Go through the entries below and pick out every line with "FreeCAD".

═════ Given records ═════

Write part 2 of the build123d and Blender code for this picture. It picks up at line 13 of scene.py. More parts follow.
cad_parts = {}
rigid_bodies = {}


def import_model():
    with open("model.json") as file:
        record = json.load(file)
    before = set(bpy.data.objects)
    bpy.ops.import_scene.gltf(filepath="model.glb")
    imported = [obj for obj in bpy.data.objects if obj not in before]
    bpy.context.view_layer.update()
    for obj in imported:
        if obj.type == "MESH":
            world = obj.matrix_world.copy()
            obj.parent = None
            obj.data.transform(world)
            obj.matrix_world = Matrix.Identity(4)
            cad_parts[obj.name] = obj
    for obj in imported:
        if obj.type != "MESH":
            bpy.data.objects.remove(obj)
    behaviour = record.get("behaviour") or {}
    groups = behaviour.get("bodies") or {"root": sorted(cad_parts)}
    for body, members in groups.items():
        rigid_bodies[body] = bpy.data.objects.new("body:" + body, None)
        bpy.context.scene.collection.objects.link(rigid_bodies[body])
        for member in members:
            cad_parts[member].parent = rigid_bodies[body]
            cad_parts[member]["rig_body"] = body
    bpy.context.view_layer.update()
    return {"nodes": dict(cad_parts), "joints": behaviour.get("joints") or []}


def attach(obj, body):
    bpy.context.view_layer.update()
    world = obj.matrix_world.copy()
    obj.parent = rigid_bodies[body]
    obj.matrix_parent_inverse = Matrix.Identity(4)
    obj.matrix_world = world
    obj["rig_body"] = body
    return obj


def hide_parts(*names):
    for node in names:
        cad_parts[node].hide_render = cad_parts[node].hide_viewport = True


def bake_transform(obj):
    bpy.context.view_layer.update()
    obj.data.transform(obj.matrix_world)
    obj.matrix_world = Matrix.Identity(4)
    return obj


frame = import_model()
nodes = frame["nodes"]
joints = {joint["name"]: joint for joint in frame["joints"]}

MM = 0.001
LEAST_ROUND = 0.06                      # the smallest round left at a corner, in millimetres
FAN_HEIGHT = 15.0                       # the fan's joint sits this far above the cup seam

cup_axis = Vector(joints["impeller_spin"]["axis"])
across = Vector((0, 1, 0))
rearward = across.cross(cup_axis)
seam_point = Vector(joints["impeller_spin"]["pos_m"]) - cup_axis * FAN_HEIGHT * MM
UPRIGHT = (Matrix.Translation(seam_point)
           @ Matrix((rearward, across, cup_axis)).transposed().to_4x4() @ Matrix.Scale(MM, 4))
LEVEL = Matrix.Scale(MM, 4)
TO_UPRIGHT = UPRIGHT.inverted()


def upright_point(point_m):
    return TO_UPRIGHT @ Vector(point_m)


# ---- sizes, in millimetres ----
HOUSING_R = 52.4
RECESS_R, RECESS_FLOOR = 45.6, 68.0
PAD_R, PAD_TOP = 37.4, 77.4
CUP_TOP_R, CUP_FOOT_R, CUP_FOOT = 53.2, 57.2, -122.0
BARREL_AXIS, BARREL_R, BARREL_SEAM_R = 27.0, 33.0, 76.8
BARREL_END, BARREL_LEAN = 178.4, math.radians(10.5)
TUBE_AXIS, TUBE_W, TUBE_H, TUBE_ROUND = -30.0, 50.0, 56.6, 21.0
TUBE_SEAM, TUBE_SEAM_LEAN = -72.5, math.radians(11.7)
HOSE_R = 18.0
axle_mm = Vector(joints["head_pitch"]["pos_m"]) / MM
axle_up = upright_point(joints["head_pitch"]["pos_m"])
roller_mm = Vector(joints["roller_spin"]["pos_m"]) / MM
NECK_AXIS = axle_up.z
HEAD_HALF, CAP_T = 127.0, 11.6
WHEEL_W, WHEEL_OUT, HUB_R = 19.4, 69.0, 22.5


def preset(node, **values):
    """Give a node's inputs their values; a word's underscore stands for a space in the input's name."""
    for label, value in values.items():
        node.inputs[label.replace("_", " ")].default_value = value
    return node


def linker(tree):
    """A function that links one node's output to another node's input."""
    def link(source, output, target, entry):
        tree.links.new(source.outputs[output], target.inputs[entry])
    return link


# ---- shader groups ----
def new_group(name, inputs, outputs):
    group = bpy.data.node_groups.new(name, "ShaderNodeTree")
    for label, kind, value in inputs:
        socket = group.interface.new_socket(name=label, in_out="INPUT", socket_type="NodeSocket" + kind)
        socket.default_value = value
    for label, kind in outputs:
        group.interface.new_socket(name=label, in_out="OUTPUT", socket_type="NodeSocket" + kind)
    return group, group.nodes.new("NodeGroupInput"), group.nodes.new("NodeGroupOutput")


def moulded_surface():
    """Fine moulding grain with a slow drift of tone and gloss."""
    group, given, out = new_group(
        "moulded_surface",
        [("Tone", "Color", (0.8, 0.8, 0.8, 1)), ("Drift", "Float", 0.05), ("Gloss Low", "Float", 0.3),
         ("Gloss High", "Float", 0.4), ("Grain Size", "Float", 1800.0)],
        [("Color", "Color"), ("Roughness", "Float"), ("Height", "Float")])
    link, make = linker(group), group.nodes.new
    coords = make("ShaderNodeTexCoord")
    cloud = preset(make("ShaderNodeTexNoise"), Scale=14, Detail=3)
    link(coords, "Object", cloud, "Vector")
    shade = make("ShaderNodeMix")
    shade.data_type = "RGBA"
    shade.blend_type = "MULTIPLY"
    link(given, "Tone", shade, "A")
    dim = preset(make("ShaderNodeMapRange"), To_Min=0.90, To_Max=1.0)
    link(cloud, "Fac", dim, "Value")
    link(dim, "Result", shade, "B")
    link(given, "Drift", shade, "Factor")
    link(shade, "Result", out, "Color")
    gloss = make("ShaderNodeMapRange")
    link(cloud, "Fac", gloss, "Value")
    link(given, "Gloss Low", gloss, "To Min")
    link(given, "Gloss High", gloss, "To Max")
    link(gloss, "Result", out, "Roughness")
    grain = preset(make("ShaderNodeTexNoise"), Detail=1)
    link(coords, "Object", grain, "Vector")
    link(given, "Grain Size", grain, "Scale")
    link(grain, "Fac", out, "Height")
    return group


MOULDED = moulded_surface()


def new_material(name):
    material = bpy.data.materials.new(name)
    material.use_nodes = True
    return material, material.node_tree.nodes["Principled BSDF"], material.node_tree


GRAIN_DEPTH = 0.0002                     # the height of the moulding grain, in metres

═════
═════ Given records ═════

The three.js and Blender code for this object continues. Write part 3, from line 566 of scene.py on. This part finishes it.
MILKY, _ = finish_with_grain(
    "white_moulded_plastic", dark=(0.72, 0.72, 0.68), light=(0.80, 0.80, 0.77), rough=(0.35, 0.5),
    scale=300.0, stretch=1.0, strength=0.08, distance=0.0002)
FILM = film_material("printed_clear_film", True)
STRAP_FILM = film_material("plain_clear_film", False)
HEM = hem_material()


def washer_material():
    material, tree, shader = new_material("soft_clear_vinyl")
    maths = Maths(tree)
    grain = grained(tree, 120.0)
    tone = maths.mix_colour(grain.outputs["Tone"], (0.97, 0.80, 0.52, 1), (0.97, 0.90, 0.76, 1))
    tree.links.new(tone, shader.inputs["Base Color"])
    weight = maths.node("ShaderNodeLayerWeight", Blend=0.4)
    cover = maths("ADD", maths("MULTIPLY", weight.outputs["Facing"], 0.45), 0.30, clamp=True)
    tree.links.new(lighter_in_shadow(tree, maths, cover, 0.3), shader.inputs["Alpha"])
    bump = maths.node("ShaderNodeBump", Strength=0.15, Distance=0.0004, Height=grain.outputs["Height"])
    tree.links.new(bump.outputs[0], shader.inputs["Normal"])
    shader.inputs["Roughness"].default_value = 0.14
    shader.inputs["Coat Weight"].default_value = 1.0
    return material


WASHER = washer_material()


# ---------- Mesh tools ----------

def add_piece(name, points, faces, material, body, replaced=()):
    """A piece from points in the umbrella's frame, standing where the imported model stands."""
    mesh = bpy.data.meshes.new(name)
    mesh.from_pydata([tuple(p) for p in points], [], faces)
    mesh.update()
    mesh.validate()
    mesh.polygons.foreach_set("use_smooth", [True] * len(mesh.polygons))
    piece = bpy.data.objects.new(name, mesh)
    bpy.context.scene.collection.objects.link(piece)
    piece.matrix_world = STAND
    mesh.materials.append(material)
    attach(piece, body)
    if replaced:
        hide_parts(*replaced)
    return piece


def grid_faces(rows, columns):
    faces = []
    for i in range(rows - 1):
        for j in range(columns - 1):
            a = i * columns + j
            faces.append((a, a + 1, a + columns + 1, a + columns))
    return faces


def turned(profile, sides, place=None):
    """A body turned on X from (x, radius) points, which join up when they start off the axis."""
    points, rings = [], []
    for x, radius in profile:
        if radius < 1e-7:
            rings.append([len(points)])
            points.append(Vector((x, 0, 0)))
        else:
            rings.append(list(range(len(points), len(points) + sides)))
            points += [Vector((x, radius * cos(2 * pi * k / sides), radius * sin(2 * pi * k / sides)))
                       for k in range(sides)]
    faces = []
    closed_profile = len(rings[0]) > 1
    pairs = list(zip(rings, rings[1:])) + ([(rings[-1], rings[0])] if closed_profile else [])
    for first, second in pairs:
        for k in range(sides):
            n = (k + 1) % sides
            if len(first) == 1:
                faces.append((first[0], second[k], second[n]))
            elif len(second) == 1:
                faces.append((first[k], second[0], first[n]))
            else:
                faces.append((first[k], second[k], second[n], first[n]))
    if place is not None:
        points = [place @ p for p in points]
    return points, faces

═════
═════ Given records ═════

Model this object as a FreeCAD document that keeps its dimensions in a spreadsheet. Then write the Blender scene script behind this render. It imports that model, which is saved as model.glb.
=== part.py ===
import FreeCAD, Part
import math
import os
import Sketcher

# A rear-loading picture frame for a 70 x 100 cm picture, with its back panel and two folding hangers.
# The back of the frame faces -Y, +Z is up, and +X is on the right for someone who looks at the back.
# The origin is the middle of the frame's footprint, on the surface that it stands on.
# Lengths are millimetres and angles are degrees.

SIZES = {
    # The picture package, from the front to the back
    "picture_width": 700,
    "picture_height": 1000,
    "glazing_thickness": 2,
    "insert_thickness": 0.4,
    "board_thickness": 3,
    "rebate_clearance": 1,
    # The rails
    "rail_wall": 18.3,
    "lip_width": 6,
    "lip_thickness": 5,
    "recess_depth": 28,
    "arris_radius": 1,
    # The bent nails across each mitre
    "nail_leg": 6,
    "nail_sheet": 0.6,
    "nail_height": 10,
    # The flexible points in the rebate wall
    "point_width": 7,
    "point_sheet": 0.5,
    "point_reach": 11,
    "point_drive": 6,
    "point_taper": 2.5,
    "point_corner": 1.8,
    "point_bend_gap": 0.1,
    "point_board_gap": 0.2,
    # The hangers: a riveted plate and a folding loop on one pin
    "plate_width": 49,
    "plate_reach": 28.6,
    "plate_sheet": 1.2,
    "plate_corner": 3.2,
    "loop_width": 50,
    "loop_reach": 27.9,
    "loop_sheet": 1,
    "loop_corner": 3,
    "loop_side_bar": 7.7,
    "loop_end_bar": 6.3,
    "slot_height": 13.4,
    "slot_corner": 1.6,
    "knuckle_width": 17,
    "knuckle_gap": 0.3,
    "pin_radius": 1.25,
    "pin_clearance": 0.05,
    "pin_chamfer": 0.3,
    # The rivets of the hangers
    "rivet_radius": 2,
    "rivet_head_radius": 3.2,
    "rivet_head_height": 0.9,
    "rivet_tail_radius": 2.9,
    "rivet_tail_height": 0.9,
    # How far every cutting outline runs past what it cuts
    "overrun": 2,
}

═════

Solution —
Model this object as a FreeCAD document that keeps its dimensions in a spreadsheet. Then write the Blender scene script behind this render. It imports that model, which is saved as model.glb.
import FreeCAD, Part